(begin)

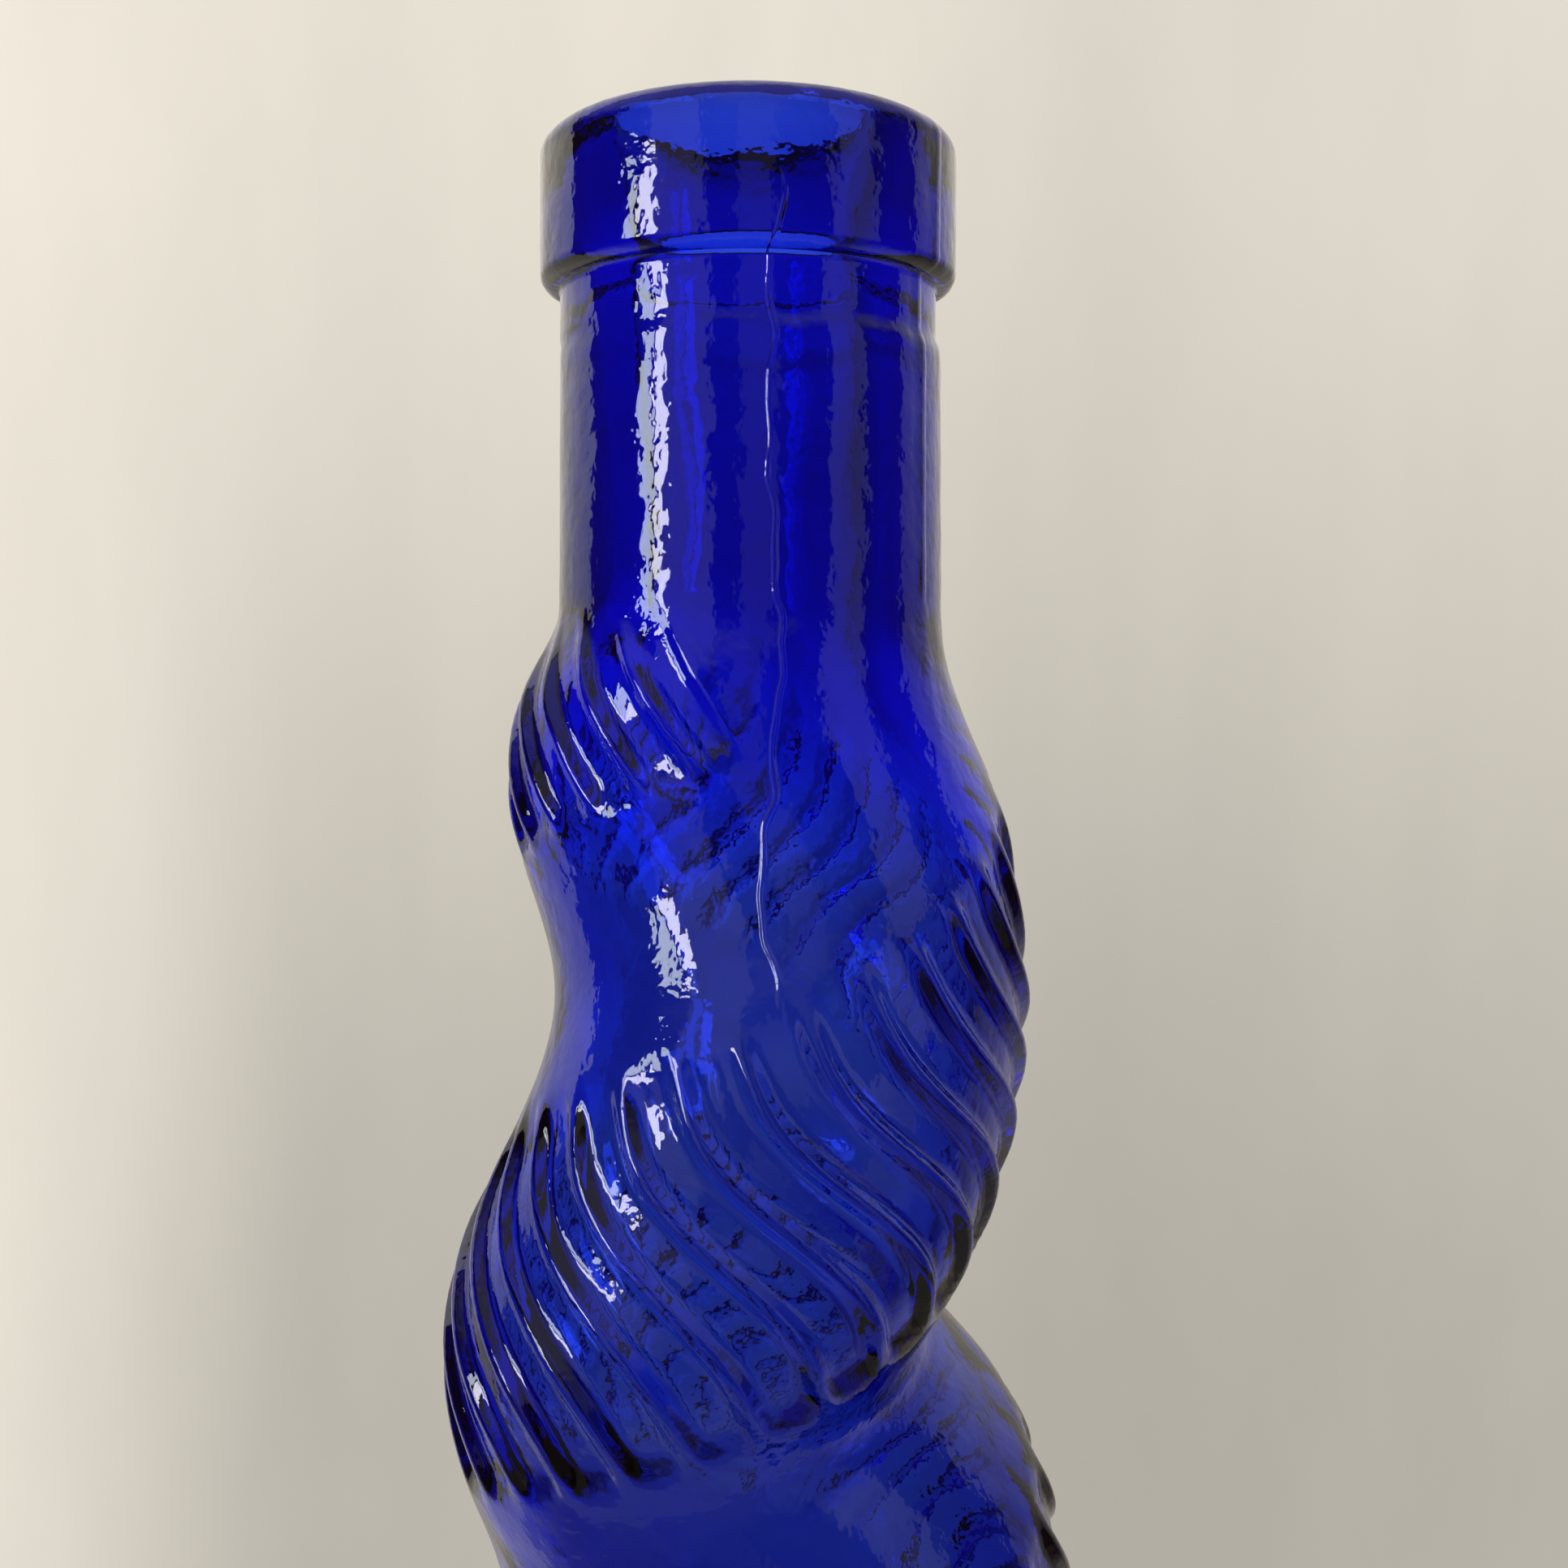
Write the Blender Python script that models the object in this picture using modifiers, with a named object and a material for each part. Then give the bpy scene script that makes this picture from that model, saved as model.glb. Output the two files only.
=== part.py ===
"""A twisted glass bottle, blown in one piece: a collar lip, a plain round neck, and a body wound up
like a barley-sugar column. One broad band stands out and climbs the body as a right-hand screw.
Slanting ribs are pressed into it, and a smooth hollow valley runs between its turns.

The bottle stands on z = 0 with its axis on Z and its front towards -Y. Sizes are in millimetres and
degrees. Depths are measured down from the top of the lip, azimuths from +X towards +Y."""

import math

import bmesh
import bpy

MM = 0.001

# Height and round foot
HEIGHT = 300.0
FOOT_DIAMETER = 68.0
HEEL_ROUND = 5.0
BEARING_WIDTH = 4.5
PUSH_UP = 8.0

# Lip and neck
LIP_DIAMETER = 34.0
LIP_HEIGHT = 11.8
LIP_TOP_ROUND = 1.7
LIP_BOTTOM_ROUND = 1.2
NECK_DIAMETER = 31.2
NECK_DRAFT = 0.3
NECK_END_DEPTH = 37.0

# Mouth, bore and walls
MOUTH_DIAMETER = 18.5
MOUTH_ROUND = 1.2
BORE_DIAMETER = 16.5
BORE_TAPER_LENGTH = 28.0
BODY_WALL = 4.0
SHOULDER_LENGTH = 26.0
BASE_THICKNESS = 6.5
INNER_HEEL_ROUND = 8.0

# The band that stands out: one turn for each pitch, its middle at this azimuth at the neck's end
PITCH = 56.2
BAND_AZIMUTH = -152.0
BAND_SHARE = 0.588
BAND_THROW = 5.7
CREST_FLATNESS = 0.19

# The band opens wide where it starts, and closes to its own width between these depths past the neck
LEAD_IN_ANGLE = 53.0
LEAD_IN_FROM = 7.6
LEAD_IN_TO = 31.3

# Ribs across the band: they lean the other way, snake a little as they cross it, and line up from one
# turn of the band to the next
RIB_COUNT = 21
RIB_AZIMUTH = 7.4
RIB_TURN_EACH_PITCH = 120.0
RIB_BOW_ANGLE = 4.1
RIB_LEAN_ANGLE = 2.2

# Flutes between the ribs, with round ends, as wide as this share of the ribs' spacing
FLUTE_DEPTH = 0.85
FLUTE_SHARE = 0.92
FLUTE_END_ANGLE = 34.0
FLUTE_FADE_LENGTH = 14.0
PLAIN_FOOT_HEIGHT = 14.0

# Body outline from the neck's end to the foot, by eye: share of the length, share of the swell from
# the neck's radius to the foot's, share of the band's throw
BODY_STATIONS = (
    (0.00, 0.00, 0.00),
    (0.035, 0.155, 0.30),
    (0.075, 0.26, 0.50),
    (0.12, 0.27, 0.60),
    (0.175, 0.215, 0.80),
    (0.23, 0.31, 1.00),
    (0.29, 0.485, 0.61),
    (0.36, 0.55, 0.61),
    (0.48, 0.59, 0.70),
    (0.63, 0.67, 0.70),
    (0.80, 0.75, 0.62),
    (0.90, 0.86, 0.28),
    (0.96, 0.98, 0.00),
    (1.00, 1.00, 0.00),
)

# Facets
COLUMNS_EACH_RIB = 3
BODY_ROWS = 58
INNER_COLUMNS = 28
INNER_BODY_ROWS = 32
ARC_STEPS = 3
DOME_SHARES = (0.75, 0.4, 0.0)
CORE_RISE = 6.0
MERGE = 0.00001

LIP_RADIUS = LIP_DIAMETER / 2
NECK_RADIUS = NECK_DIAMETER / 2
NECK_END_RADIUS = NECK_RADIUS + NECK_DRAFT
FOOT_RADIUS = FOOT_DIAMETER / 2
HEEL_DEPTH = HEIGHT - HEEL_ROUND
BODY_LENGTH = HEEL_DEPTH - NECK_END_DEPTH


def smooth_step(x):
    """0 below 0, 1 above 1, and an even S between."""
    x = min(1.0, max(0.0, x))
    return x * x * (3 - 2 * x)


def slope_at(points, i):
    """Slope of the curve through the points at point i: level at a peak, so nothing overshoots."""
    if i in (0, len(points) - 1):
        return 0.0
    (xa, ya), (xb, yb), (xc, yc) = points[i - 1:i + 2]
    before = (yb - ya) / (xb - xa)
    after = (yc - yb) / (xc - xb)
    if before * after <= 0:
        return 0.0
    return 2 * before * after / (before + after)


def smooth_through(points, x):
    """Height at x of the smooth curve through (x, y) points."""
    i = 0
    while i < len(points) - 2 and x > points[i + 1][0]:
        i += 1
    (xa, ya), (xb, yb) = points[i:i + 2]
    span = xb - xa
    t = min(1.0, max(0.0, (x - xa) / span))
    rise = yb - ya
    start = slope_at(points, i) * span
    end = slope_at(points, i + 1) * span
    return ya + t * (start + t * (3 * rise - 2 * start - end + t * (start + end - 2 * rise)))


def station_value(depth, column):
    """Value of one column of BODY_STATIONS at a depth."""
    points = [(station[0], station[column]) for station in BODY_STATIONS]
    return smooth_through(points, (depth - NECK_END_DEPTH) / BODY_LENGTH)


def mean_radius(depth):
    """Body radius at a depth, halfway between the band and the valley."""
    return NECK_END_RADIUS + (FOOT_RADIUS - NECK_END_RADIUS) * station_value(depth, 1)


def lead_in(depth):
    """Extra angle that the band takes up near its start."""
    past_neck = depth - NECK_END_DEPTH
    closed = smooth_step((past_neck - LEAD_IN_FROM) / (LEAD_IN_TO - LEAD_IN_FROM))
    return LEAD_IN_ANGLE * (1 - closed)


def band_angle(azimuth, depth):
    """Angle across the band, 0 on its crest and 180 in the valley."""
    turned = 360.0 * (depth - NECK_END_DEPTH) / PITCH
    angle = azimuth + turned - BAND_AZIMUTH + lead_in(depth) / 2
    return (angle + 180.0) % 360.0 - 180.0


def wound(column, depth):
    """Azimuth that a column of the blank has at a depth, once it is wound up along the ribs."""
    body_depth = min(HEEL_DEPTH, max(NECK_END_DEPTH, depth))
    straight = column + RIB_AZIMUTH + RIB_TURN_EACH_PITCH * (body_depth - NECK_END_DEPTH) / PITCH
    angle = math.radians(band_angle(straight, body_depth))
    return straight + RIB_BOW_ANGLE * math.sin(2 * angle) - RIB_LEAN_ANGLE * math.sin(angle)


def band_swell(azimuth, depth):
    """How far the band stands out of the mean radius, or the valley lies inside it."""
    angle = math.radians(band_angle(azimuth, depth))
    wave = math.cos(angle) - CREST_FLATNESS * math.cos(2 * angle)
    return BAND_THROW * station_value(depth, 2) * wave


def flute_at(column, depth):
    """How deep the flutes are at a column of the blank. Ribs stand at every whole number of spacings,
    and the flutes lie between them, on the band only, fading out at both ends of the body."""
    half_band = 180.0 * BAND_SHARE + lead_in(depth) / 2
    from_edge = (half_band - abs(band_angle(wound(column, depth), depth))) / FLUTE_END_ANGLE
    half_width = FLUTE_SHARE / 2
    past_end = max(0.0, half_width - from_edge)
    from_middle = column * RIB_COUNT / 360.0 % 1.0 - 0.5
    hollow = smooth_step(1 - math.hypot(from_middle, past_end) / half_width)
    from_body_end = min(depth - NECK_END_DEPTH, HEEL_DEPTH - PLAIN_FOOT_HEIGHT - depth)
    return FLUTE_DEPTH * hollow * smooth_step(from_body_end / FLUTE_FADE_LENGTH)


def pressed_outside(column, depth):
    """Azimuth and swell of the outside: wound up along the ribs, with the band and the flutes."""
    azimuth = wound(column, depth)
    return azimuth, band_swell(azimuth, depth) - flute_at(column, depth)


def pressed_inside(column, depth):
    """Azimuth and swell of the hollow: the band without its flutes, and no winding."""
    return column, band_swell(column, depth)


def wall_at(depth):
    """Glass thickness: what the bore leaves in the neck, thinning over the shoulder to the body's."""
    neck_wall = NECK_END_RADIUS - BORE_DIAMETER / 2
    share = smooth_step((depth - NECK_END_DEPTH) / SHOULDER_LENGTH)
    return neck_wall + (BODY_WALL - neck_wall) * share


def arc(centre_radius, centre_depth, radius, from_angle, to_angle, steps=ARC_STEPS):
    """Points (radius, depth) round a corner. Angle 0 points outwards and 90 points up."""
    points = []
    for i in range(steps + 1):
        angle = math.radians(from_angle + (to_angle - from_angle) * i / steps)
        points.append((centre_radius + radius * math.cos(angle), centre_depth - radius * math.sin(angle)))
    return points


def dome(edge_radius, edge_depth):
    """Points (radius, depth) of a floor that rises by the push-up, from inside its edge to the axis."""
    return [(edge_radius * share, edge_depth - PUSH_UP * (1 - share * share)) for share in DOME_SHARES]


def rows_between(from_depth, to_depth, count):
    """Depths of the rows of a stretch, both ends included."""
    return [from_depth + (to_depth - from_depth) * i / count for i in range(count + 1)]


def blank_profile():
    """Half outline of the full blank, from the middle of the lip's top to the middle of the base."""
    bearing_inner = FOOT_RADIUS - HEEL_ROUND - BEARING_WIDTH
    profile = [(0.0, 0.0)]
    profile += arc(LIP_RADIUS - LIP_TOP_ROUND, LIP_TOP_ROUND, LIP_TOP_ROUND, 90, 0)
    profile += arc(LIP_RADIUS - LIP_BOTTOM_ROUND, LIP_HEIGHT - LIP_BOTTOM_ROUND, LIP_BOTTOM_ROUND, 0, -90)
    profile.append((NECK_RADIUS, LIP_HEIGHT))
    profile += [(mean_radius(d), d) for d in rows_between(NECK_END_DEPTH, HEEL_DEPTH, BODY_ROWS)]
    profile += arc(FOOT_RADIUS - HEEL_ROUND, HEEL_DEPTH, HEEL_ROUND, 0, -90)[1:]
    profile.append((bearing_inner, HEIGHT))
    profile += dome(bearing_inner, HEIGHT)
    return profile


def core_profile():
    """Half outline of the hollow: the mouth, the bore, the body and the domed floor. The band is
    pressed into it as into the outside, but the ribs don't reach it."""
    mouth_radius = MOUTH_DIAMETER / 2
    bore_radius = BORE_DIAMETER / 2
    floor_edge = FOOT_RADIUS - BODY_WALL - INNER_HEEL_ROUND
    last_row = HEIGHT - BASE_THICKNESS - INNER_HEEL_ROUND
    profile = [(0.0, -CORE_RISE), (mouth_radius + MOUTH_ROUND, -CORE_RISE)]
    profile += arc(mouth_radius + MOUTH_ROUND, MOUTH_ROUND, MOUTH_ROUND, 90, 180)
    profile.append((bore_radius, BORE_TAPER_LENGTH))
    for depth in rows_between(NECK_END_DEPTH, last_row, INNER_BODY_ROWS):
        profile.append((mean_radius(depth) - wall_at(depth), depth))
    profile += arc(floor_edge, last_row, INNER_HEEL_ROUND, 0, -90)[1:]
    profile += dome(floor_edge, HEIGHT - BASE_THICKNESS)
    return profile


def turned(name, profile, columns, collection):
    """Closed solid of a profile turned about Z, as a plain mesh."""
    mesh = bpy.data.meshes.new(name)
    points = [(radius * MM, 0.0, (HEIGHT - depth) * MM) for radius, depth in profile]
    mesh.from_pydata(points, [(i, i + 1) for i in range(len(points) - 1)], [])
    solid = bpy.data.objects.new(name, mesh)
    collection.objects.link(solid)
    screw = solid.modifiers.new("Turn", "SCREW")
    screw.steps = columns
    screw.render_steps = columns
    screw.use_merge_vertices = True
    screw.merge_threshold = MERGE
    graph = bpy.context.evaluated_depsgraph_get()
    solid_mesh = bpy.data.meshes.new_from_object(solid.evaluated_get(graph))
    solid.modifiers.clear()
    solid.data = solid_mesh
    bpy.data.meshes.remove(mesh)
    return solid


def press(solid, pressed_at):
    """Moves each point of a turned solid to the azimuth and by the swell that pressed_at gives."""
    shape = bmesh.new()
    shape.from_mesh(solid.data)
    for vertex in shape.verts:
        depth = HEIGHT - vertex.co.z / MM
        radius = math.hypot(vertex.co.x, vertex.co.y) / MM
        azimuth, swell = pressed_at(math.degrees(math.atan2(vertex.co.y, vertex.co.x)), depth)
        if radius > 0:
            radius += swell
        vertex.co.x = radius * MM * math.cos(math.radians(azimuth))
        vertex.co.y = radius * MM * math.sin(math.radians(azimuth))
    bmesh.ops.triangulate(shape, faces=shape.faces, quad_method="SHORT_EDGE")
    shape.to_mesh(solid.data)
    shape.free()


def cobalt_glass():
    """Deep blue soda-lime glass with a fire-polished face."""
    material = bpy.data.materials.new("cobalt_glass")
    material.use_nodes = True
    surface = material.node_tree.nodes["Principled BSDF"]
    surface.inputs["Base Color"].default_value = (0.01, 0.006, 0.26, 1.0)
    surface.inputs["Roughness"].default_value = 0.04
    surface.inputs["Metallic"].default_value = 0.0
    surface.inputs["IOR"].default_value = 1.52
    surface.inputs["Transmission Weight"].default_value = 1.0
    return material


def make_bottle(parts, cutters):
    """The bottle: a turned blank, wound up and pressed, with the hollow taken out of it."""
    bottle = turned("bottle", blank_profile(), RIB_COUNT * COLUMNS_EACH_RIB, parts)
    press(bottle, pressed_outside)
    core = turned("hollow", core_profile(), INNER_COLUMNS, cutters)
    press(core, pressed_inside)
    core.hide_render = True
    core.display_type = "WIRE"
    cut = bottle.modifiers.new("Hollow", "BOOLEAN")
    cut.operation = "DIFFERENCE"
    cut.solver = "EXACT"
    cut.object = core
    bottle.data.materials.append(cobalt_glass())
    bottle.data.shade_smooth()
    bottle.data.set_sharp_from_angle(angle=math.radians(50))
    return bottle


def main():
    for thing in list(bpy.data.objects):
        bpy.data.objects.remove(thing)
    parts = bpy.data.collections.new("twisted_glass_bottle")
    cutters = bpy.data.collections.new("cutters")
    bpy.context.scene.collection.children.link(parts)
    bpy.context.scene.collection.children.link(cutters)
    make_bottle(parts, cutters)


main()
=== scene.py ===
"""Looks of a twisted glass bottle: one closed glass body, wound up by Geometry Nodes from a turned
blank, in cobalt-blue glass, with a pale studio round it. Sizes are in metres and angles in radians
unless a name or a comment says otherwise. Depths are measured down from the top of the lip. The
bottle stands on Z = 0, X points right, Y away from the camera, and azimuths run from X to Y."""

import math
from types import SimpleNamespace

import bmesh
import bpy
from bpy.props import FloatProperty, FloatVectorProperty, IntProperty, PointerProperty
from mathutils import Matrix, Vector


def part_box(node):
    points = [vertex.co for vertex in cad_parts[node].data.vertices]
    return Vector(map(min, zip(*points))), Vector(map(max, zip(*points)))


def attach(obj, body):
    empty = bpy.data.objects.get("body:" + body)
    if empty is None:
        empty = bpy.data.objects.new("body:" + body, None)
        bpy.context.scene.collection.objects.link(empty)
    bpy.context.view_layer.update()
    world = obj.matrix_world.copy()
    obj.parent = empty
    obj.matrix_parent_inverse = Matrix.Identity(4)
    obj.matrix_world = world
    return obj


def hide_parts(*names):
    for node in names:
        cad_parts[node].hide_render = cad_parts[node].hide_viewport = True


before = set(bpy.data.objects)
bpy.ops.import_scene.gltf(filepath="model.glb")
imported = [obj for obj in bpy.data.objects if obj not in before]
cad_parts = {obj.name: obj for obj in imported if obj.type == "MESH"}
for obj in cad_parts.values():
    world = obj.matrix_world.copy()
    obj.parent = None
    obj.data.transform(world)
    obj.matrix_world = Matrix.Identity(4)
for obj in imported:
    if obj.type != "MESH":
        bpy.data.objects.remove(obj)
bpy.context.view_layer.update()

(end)

Exercise instructions:
Please print exactly what appears from the first line of the data through the line with "Slanting ribs are", including both of those lines and nothing past them.

Solution:
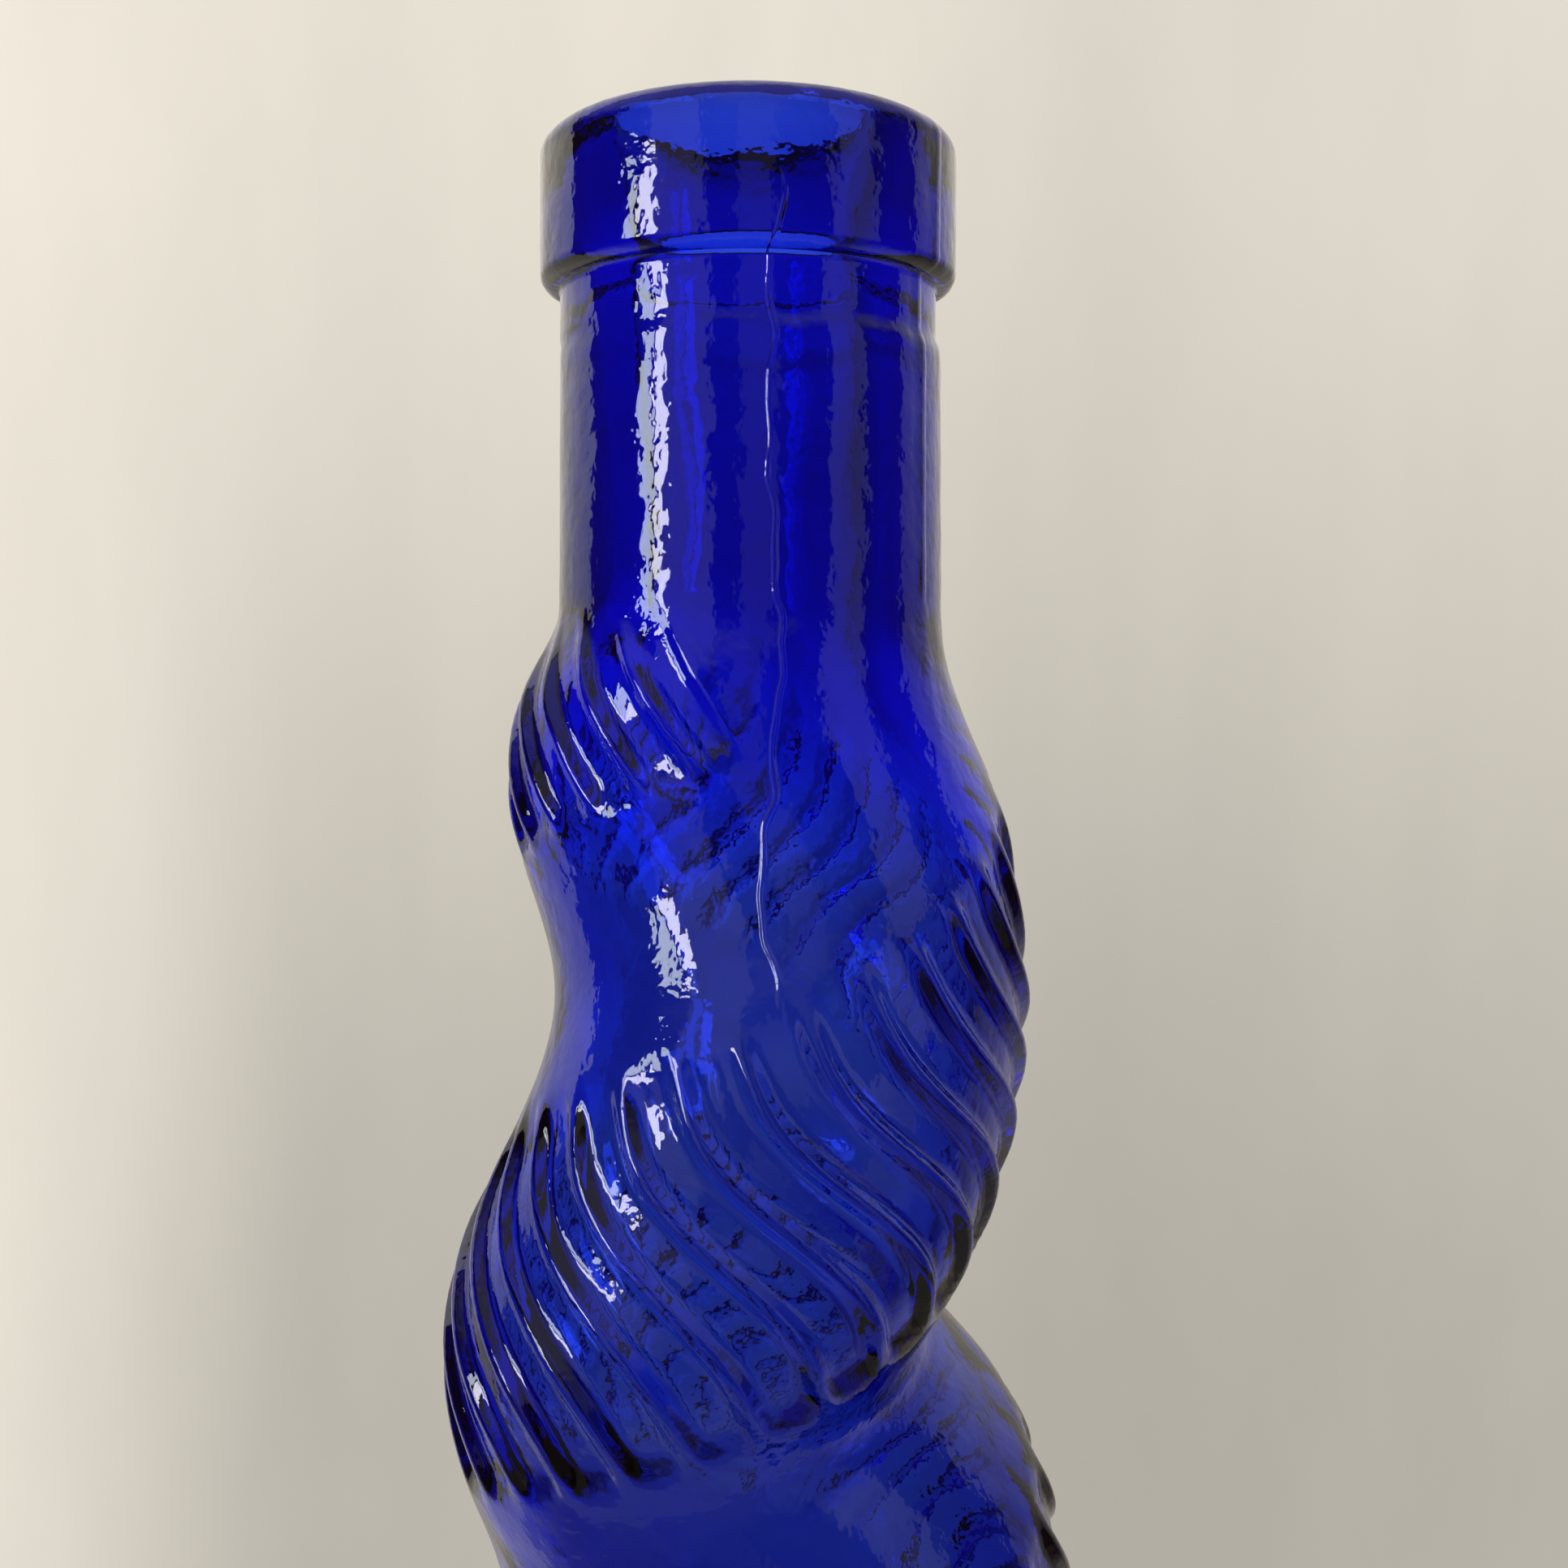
Write the Blender Python script that models the object in this picture using modifiers, with a named object and a material for each part. Then give the bpy scene script that makes this picture from that model, saved as model.glb. Output the two files only.
=== part.py ===
"""A twisted glass bottle, blown in one piece: a collar lip, a plain round neck, and a body wound up
like a barley-sugar column. One broad band stands out and climbs the body as a right-hand screw.
Slanting ribs are pressed into it, and a smooth hollow valley runs between its turns.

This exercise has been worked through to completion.